水戸黄門伝説ができたのは、黄門漫遊記が庶民に浸透した明治以降のようである。
つまり、時代時代の人気ヒーローが藪知らずに入った事になっているのだ。
なぜこのような不思議な伝説が広まったのであろうか。
その謎解きについて多くの研究家・好事家が仮説を披露している。
他にも伝説以外に呪術的解釈も広く喧伝されている。
元々将門軍の本陣の死門(かつて同所にあった立看板によると、仙道で言う鬼門という意味らしい)があった場所であり、将門敗北以降、不吉とされたとも、将門配下の七騎武者が同地にとどまり息絶えたとも言われている。
呪術的になんと禍々しい場所であろうか。
また現実的な解釈としては、他領の飛地であったため、近隣の住民の侵入が禁止されたという説や、将門を討ち取った朝廷側の陣地であったため、将門びいきの地元住民が避けたという説もある。

これらの説は現実的でさもありなんと言ったところであろうか。
なお、これは筆者のオリジナルの解釈だが、藪知らずの藪は鬼門の護り(あるいは裏鬼門)ではないだろうか。
神社の鬼門に藪を設置する考えは、新編武蔵風土記にその伝説が報告されている。
鳩ヶ谷中居村(現鳩ヶ谷市八幡木)の八幡宮の鬼門に竹藪があり、その中の木に触れると祟りがあるという記述である。
特に八幡は武芸・戦争の神として源氏系の武士の信仰を集めたが、鬼門封じとしても珍重された。
頼朝が幕府を開いた時、鎌倉幕府の鬼門を守るために「鶴岡八幡宮」を創建したことはあまりにも有名である。
つまり、八幡は都市や組織の鬼門を護る霊的システムであり、同時に八幡自身の鬼門・裏鬼門を「藪」に護らせたのではないだろうか。
言い換えれば、鬼門封じの二重らせん構造である。
となると、「八幡の藪知らず」とは、何かの鬼門封じの残骸かもしれない。
ちなみに、「藪知らず」から北東(鬼門)の位置には、「葛飾八幡宮」が存在する。
つまり、「藪知らず」は「葛飾八幡宮」の裏鬼門(南西)を守護している事になる。
当然「葛飾八幡宮」の鬼門にはもうひとつ別の神社が存在している。
このことから推理すると、「葛飾八幡宮」を霊的に守護する為、鬼門、裏鬼門に「鳥居を伴った藪」が配置され、いつしか千葉街道に面した裏鬼門の「藪知らず」のみ有名になってしまったのではないだろうか。

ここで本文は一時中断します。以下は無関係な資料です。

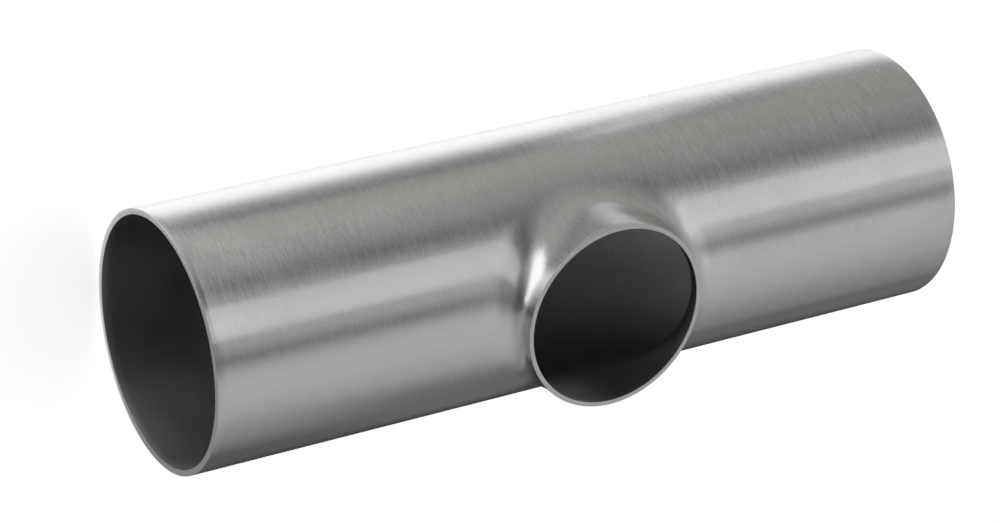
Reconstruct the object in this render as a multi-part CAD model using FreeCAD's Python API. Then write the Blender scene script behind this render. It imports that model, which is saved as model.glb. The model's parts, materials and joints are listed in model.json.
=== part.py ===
"""Short reducing weld tee in thin stainless tube, formed in one piece.

The run is a length of straight tube. A smaller branch is pulled out of its side wall: the wall
is drawn over a rounded die into a short collar, which is then faced off square, as both ends of
the run are. The collar's lip comes out thinner than the tube that it was drawn from. The wall
turns sharply into the collar at the two crowns, on the run's crest, and sweeps into it more
gently at the two saddles, on the run's flanks, so the blend's radius grows from crown to saddle.

The frame's origin is where the run's axis crosses the branch's axis. +X lies along the run and
+Z along the branch, which is up. The tee lies on a flat surface as it comes to rest by itself:
the opening takes more metal out of the run's crest than the short collar brings back, so the
side away from the branch is the heavier one and turns to the ground. Everything is in
millimetres.
"""

import FreeCAD
import Part

import math
import os

# Driving dimensions.
RUN_OUTER_DIAMETER = 51.0
RUN_WALL = 1.2
CENTRE_TO_RUN_END = 82.0
BRANCH_OUTER_DIAMETER = 38.0
BRANCH_LIP_WALL = 0.9
CENTRE_TO_BRANCH_END = 29.5
CROWN_BLEND_RADIUS = 3.5
SADDLE_BLEND_RADIUS = 12.0
EDGE_BREAK = 0.1

# Sizes that follow from them.
RUN_OUTER_RADIUS = RUN_OUTER_DIAMETER / 2
RUN_BORE_RADIUS = RUN_OUTER_RADIUS - RUN_WALL
BRANCH_OUTER_RADIUS = BRANCH_OUTER_DIAMETER / 2
BRANCH_BORE_RADIUS = BRANCH_OUTER_RADIUS - BRANCH_LIP_WALL

# The collar is drawn too long by this much before it is faced off square.
FACING_STOCK = 2 * SADDLE_BLEND_RADIUS

ORIGIN = FreeCAD.Vector(0, 0, 0)
RUN_AXIS = FreeCAD.Vector(1, 0, 0)
BRANCH_AXIS = FreeCAD.Vector(0, 0, 1)
ACROSS = FreeCAD.Vector(0, 1, 0)

# The angle round the branch's axis from a crown, on X, to a saddle, on Y.
CROWN_TO_SADDLE = 90

# Edges and points closer together than this are in the same place.
NEAR = 1e-4


def crossing_edge(body, run_radius, branch_radius):
    """The corner where the branch's wall leaves the run's: its middle lies on both cylinders."""
    for edge in body.Edges:
        middle = edge.valueAt((edge.FirstParameter + edge.LastParameter) / 2)
        on_run = abs(math.hypot(middle.y, middle.z) - run_radius) < NEAR
        on_branch = abs(math.hypot(middle.x, middle.y) - branch_radius) < NEAR
        if on_run and on_branch:
            return edge


def blended_quarter(run_radius, branch_radius, crown_blend, saddle_blend):
    """A solid run and branch with the corner between them rounded, in the quarter +X and +Y.

    The seam of the branch's wall is turned to a saddle, where that wall is tallest.
    """
    branch_length = CENTRE_TO_BRANCH_END + FACING_STOCK
    run = Part.makeCylinder(run_radius, CENTRE_TO_RUN_END, ORIGIN, RUN_AXIS)
    branch = Part.makeCylinder(branch_radius, branch_length, ORIGIN, BRANCH_AXIS)
    branch.rotate(ORIGIN, BRANCH_AXIS, CROWN_TO_SADDLE)
    quarter = Part.makeBox(
        CENTRE_TO_RUN_END,
        run_radius,
        branch_length + run_radius,
        FreeCAD.Vector(0, 0, -run_radius),
    )
    body = run.fuse(branch).common(quarter).removeSplitter()
    corner = crossing_edge(body, run_radius, branch_radius)
    starts_at_crown = abs(corner.Vertexes[0].Y) < NEAR
    if starts_at_crown:
        return body.makeFillet(crown_blend, saddle_blend, [corner])
    return body.makeFillet(saddle_blend, crown_blend, [corner])


def faced_quarter():
    """One quarter of the tee: the wall between its outside and its bore, with the collar faced."""
    outside = blended_quarter(
        RUN_OUTER_RADIUS,
        BRANCH_OUTER_RADIUS,
        CROWN_BLEND_RADIUS,
        SADDLE_BLEND_RADIUS,
    )
    bore = blended_quarter(
        RUN_BORE_RADIUS,
        BRANCH_BORE_RADIUS,
        CROWN_BLEND_RADIUS + RUN_WALL,
        SADDLE_BLEND_RADIUS + RUN_WALL,
    )
    kept = Part.makeBox(
        CENTRE_TO_RUN_END,
        RUN_OUTER_RADIUS,
        CENTRE_TO_BRANCH_END + RUN_OUTER_RADIUS,
        FreeCAD.Vector(0, 0, -RUN_OUTER_RADIUS),
    )
    return outside.cut(bore).common(kept)


def is_rim(edge):
    """Whether an edge is a rim of a faced end: curved, and in the plane of one of the cuts."""
    curved = edge.Curve.TypeId != "Part::GeomLine"
    middle = edge.valueAt((edge.FirstParameter + edge.LastParameter) / 2)
    box = edge.BoundBox
    on_run_end = box.XLength < NEAR and abs(middle.x - CENTRE_TO_RUN_END) < NEAR
    on_branch_end = box.ZLength < NEAR and abs(middle.z - CENTRE_TO_BRANCH_END) < NEAR
    return curved and (on_run_end or on_branch_end)


def make_tee():
    """The whole tee: one quarter with its sharp rims broken, mirrored to all four."""
    quarter = faced_quarter()
    rims = [edge for edge in quarter.Edges if is_rim(edge)]
    quarter = quarter.makeChamfer(EDGE_BREAK, rims)
    half = quarter.fuse(quarter.mirror(ORIGIN, RUN_AXIS))
    whole = half.fuse(half.mirror(ORIGIN, ACROSS)).removeSplitter()
    return whole.Solids[0]


os.makedirs("parts", exist_ok=True)
tee_body = make_tee()
tee_body.exportStep("parts/tee_body.step")
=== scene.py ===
"""Dresses the reducing weld tee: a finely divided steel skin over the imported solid, and its studio.

Every size is in metres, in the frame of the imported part. The run lies along X and the collar
stands up along Z. The tee rests on the run's side away from the collar, and the camera looks down
on it from between -Y and +X, so the run's end at +X is the near one.
"""

import json
import math

import bmesh
import bpy
from mathutils import Matrix, Vector


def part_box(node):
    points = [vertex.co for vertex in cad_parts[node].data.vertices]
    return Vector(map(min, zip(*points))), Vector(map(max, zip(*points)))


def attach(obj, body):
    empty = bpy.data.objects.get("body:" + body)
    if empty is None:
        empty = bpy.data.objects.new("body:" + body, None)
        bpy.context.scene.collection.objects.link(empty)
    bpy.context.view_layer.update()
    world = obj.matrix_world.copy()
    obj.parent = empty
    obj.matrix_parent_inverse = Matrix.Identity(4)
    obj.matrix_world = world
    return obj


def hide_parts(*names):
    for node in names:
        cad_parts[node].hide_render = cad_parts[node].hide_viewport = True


bl_info = {
    "name": "Reducing weld tee",
    "version": (1, 0, 0),
    "blender": (4, 5, 0),
    "location": "View3D > Sidebar > Weld tee",
    "description": "Builds a pulled reducing tee in brushed stainless tube, with its studio",
    "category": "Add Mesh",
}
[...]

同時に謎めいた史跡でもあるため、明治以降も多くの怪異談も派生している。
幾つか列挙してみよう。
藪の中に機織りをする女性がいるという。
どうにも怪しい女らしいのだが、近くの住人の元にその女性が機織りの器具を借りに来た事がある。
「貸してくださいませんか」
随分と物腰が柔らかい。
道具を貸してやると、翌日返しにきたのだが、返却時に血がついていたという。
いったい何を織ったのであろうか。
このあたりは、中国から伝来した七夕信仰の影響がある。
ちなみに、藪の中に女がいるというのは千葉県北部に伝承される「藪っこの天女」と、関連あるいは、混同があるのかもしれない。
ちなみに「藪っこの天女」とは、藪の中に住む美女であり、若い男を藪に招き入れてしまう妖怪のような存在である。
つまり、伝説が場所を生み、場所が新しい伝説を生むのであろう。
伝説と史跡は互いに影響しあいながらエピソードを創り上げるのかもしれない。